AVAILABLE DATA:
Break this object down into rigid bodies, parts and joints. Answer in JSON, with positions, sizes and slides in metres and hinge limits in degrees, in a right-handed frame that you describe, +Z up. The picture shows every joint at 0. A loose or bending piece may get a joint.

--

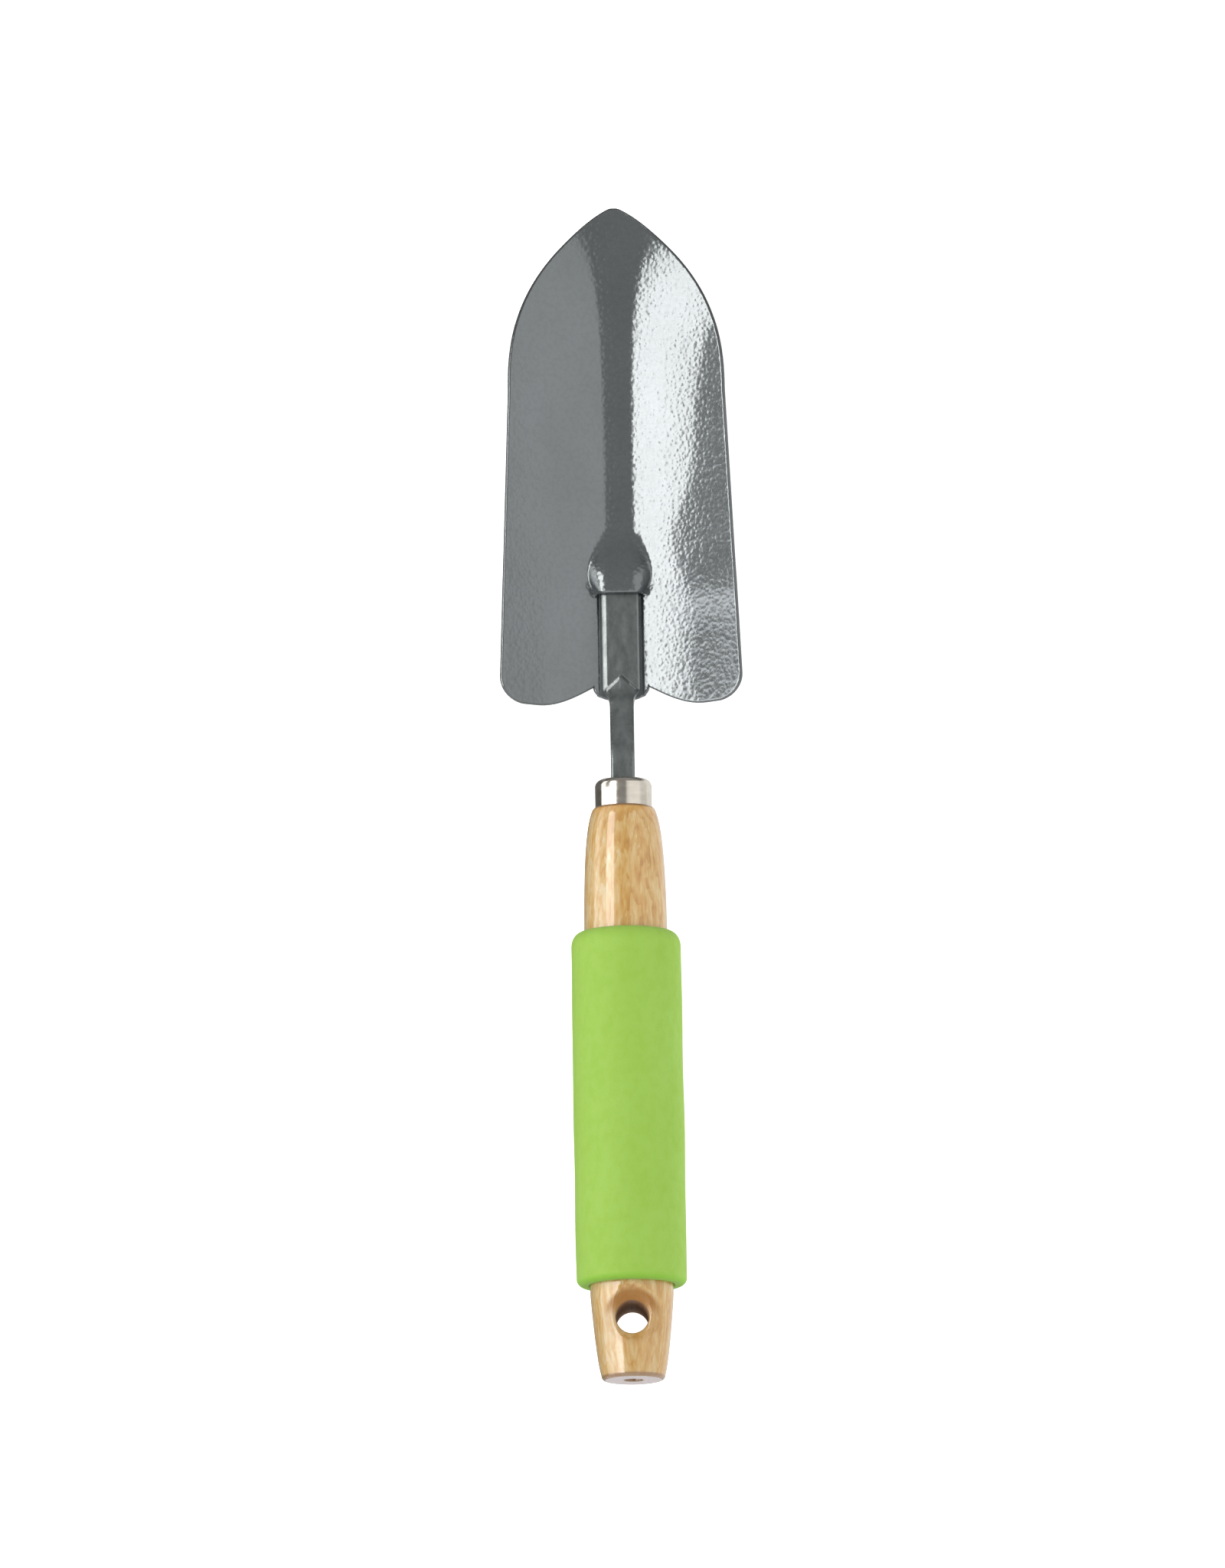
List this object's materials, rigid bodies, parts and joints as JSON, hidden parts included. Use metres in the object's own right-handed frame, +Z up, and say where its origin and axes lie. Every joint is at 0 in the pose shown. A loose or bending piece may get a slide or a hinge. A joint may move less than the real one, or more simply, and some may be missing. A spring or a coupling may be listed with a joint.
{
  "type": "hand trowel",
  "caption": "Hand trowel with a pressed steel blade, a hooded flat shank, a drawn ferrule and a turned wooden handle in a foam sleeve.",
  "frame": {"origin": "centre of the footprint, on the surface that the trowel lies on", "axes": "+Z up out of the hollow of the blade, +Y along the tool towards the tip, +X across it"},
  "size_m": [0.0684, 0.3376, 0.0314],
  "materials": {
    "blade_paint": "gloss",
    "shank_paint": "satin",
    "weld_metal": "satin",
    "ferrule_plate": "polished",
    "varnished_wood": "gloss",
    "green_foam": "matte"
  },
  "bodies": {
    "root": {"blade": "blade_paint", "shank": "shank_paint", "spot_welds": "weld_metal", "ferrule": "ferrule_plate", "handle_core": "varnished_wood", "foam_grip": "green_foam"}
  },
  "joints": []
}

WHAT IS REQUIRED: Pull out each line of the listing that holds the string "materials".

ANSWER:
List this object's materials, rigid bodies, parts and joints as JSON, hidden parts included. Use metres in the object's own right-handed frame, +Z up, and say where its origin and axes lie. Every joint is at 0 in the pose shown. A loose or bending piece may get a slide or a hinge. A joint may move less than the real one, or more simply, and some may be missing. A spring or a coupling may be listed with a joint.
  "materials": {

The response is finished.